Анастасiя | страница 40



— Господи, скорее бы уж это кончилось. И пусть снова все будет, как прежде было.

Про молодого царевича по Москве ходили страшные и противоречивые слухи. Их передавали испуганным шепотом друг другу досужие рукодельницы, сидя за золотым или бисерным шитьем. Анастасия, склоняясь над пяльцами, слушала каждое слово, и у нее отчего-то сильно билось сердце.

Мать Ивана Великая княгиня Елена, в девичестве Глинская, после смерти царя Василия быстро утешилась с любовником Иваном Оболенским-Телепневым, поручив заботу о малолетнем сыне многочисленной родне и челяди. Родня делила власть, а челядь воровала, и никому дела не было до одинокого мальчишки.

Когда Ивану исполнилось восемь, Елена умерла, и остался мальчик круглым сиротой, никем не любимый, с замашками волчонка. Воспитатели, как нарочно, учили его властолюбию и безжалостности. Развлечением будущего царя было стрелять из лука голубей и кошек. Нравилось ему наблюдать драки холопов-сверстников, которые он сам и заказывал, а победителю давал денежку. Проходили и исчезали близкие люди: дядья Юрий и Андрей, князья Шуйские, Глинские, Бельские. Он был совсем один.

Когда Иван вошел в отроческие годы, стали ходить слухи, что он сам отправляет в ссылку бояр, если они чем-то ему не угодили, и жестоко бьет слуг, выпив чарку зелена вина. Шуйские схватили любимого царского воспитателя Семена Воронцова и сослали его со всеми чады и домочадцы, а сами заняли это место возле будущего царя. Тоже ненадолго.

Их сменили родственники царицы Елены князья Глинские. Никто не ласкал Ивана, все вокруг хотели только милости для себя и немилости для своих врагов. Когда ему исполнилось тринадцать лет, он однажды велел псарям и стрельцам взять князя Андрея Шуйского, который надоел ему своим нахальством. Стрельцы с удовольствием расправились с Шуйским тут же, на Кремлевском дворе, — забили его до смерти. Потом такой же участи подвергнуты были бояре Кубенский и Воронцов.

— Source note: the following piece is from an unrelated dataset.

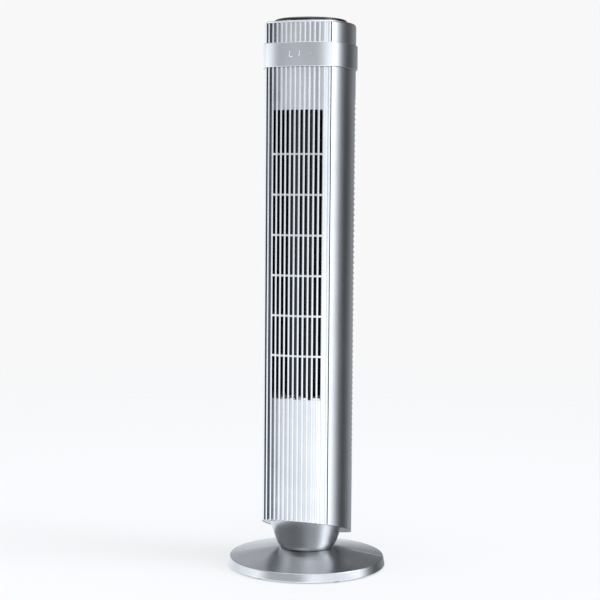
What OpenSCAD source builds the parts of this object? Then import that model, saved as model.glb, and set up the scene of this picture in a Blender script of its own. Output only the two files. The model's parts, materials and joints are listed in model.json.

Страшно это было даже слушать. У Анастасии скорбело сердце.


* * *

— Ничего, ничего, горлинка моя, скоро уже, — сказала матушка Юлиония Федоровна, словно подслушала её мысли. И тут Анастасия снова вспомнила тревожные слова странника перехожего блаженного Геннадия Костромского, который, отведав боярской квасной окрошки с крапивой и истово поклонившись темным ликам в углу, сказал, когда вышла мать Юлиония:

— Слушай меня, красавица, ибо вижу вперед на много лет. Оттуда я и пришел к вам. Слушай, внимай. — Благословенна будешь в женах, красна девица, и Богу угодна. Сподобит Господь-бог тебя стать государевой женою, царицей Московской. А имя твое будут помнить русские люди и через пятьсот, и через тысячу лет… За доброту твою и ласку. Попомни, боярышня, слово мое, тебе легче будет жить и помирать легче.